On Monday, the US Special Representative for Afghanistan Reconciliation, Zalmay Khalilzad, who is in Kabul after wrapping up Doha said  at the US and the Taliban have reached an agreement in principle and it is closed, but added that the document is not final until US President Trump approves it.

The two sides have held nine rounds of talks in the past ten months.

But the deal doesn’t ensure several crucial things, those familiar with the discussions tell TIME. It doesn’t guarantee the continued presence of U.S. counterterrorism forces to battle al Qaeda, the survival of the pro-U.S. government in Kabul, or even an end to the fighting in Afghanistan.

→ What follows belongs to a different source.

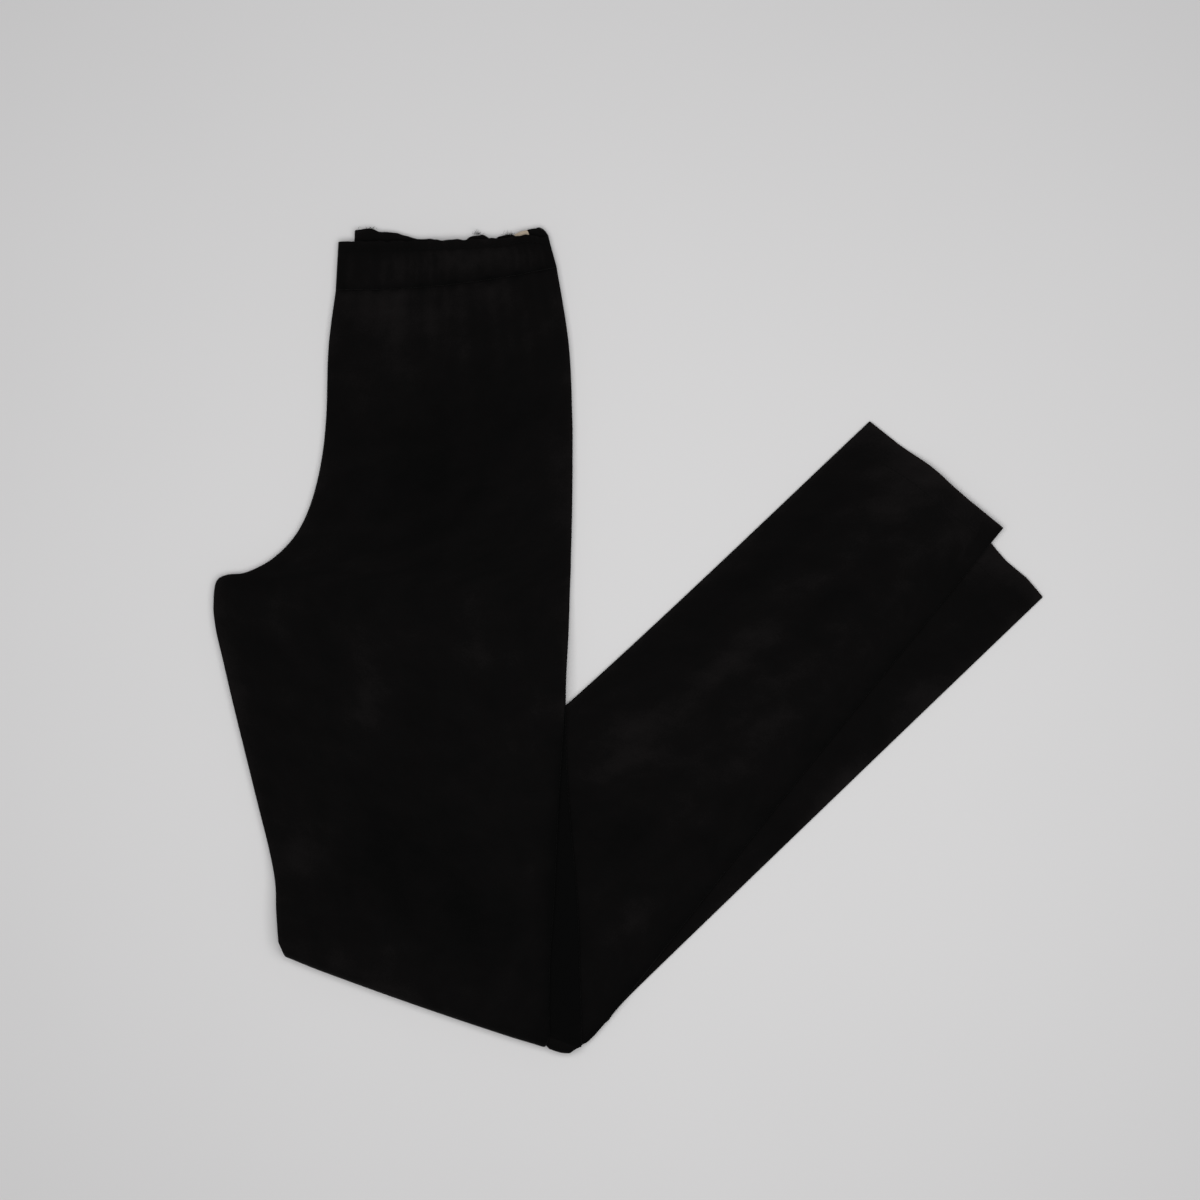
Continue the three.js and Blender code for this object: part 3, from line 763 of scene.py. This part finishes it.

According to Time magazine, the Taliban has asked for Pompeo to sign an agreement with the Islamic Emirate of Afghanistan, the official name of the government founded by the Taliban in Afghanistan in 1996.

“No one speaks with certainty. None,” said an Afghan official taking part in briefings on the deal with Khalilzad. “It is all based on hope. There is no trust. There is no history of trust. There is no evidence of honesty and sincerity from the Taliban,” he added.

Pompeo’s office declined to comment.

If the deal is signed, the US has agreed to withdraw some 5,400 US troops, roughly a third of the present force, from five bases within 135 days.